We thought that with QED not taking part as a 'Rule 6' group, it would likely mean that more members of the public would want a say of their own at the Inquiry itself (because they would want to put their own views to the Inspector), but it remains
to be seen what happens on the day.
Then came the 'Statements of Common Ground' discussion where the parties try to agree what they agree on - (so those aspects needn't form part of the Inquiry). This hope was, at best, rather 'woolly' and whilst desirable, we didn't think
there was a lot of, shall we say, enthusiasm for reaching agreement.
Next was a discussion about the "Environmental Statements" and here came the biggest news
Roger Lancaster said the Queensway Masterplan was going to be amended "slightly"
He spoke of a plan that we have not seen, saying that "Area 1" will remain 'residential' but "Area 2" will not be shown as being developed, and the plan will also have existing and proposed bridleways shown on it.
He also said that the Farmland Conservation Area might have a name change and that the junction of the T6 (Cropper Manor to Cypress Point) and T5 (T6 to Kilnhouse Lane) roads would be shown as the final position because the LCC road proposal is now
He went on to say that since it had been found by LCC that the T6 road needed a floodzone compensation area (to accommodate the water in the existing floodzone that the T6 road will displace), Kensington's T5 road (which runs from the new T6 road to
Kilnhouse Lane), will now also need its own floodzone compensation area.
But not to worry - because they'd had a look at it, and all the water could now be accommodated on two of the same areas that LCC are planning to use to put the water from the T6 road.

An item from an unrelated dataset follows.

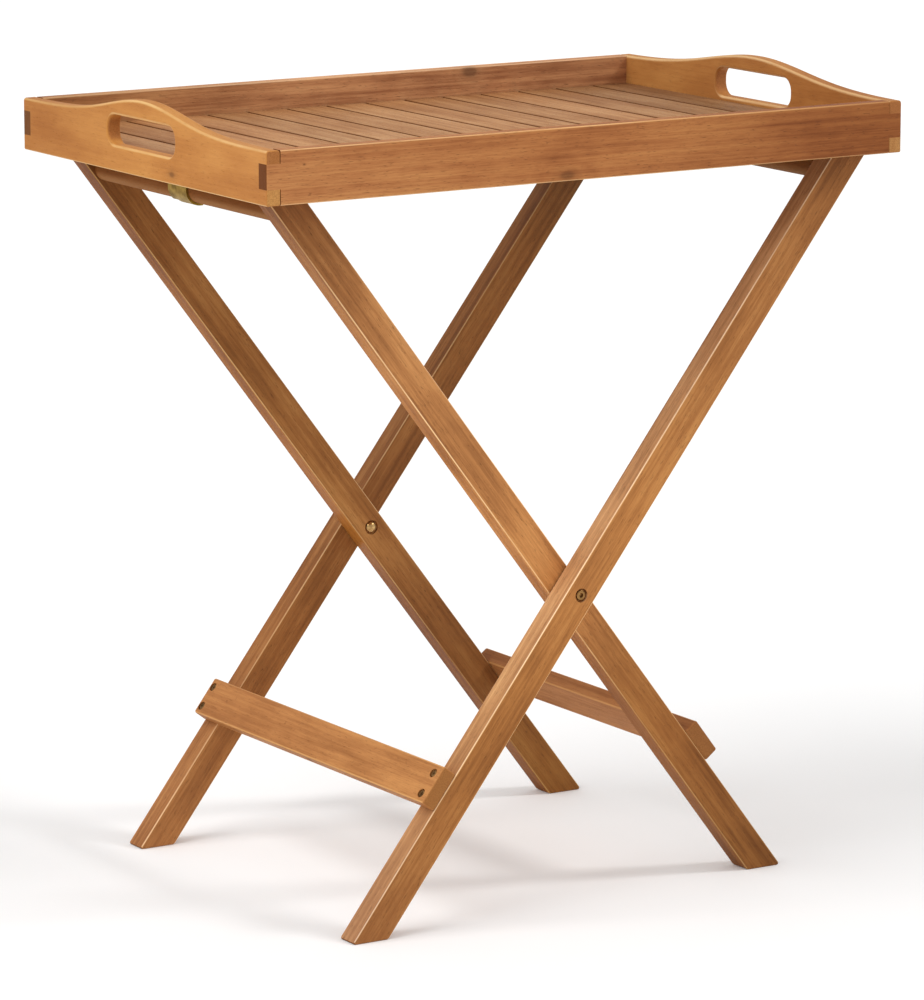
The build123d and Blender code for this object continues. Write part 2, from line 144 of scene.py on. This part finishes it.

LCC then went on to say that they'd had another look at it as well, and one of the places they'd proposed to put the new floodzone was actually under some of the houses that Kensington were planning to build, so they'd moved that floodzone onto the
other two areas as well.
Sounds to us like there's going to have to be a bl**dy great hole dug to accommodate all this water.
But the worst of it is that when Lytham Moss floods, it's already full to the ground surface and overflowing with groundwater (and that doesn't count as 'flooding' so far as planning policy is concerned - even if it is just as wet), so the hole
in which they're going to put the water is already going to be full of water.
Honestly! you couldn't make it up.
The changes to the plan also impact significantly on, and will change, the published Environmental Statement that was used last time as well, so that will need a new one doing and that will have to be advertised and consulted on too.
So in reality, what we're going to see is a new plan that isn't either the application that Fylde was asked to consider, or the plan that the first Public Inquiry looked at, or the plan that St Eric refused.
So although this Inquiry is only supposed to look at what has changed since the November 2009 Inquiry, in reality, its going to look at a new plan.
The plan is due out by the end of next week, and the changed / new Environmental Statement is due to be advertised week commencing 7th November.
We did also hear the LCC say that they didn't think the new Floodzone area would impact on the Farmland Conservation Area much, but it would impact on the proposed Public Open Space
From memory, we think that also had the football pitches for the school site on it, and at the time we said the previous plans would mean the school ought to consider dropping football and taking up water polo
But now, with the extra water from two or three other locations being added in, they might want to make that scuba diving.
And our friend and wag from the first public meeting that QED held - who said that whilst he appreciated the need for some housing, he "didn't want his kids to have to be brought up a Mermaids" looks like he's going to be in trouble.
There are 8 days allowed for the Inquiry. It will start at 9:30 on 10th January 2012 and they don't do Mondays, and Fridays are usually half days (looks like the austerity measures haven't bitten at the Planning Inspectorate yet).
We suspect Fylde ought to be arguing on more fronts - but that will probably depend what the new plans say.
We'll bring readers more on this important matter as we get it.